The second canon renews the Nicene legislation imposing upon the bishops the observance of diocesan and patriarchal limits.
The fourth canon declares invalid the consecration of Maximus, the Cynic philosopher and rival of St. Gregory of Nazianzus, as Bishop of Constantinople.
The famous third canon declares that because Constantinople is New Rome the bishop of that city should have a pre-eminence of honour after the Bishop of Old Rome. Baronius wrongly maintained the non-authenticity of this canon, while some medieval Greeks maintained (an equally erroneous thesis) that it declared the bishop of the royal city in all things the equal of the pope. The purely human reason of Rome's ancient authority, suggested by this canon, was never admitted by the Apostolic See, which always based its claim to supremacy on the succession of St. Peter.

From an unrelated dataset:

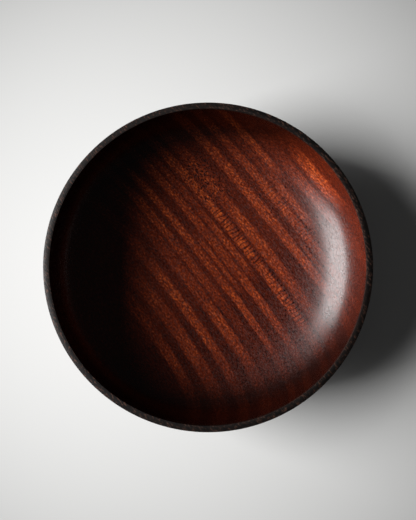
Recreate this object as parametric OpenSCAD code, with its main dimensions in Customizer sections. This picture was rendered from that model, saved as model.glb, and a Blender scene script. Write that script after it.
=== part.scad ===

Nor did Rome easily acknowledge this unjustifiable reordering of rank among the ancient patriarchates of the East. It was rejected by the papal legates at Chalcedon. St. Leo the Great (Ep. cvi in P.L., LIV, 1003, 1005) declared that this canon has never been submitted to the Apostolic See and that it was a violation of the Nicene order. At the Eighth General Council in 869 the Roman legates (Mansi, XVI, 174) acknowledged Constantinople as second in patriarchal rank. In 1215, at the Fourth Lateran Council (op. cit., XXII, 991), this was formally admitted for the new Latin patriarch, and in 1439, at the Council of Florence, for the Greek patriarch (Hefele-Leclercq, Hist. des Conciles, II, 25-27). The Roman correctores of Gratian (1582), at dist. xxii, c. 3, insert the words: "canon hic ex iis est quos apostolica Romana sedes a principio et longo post tempore non recipit."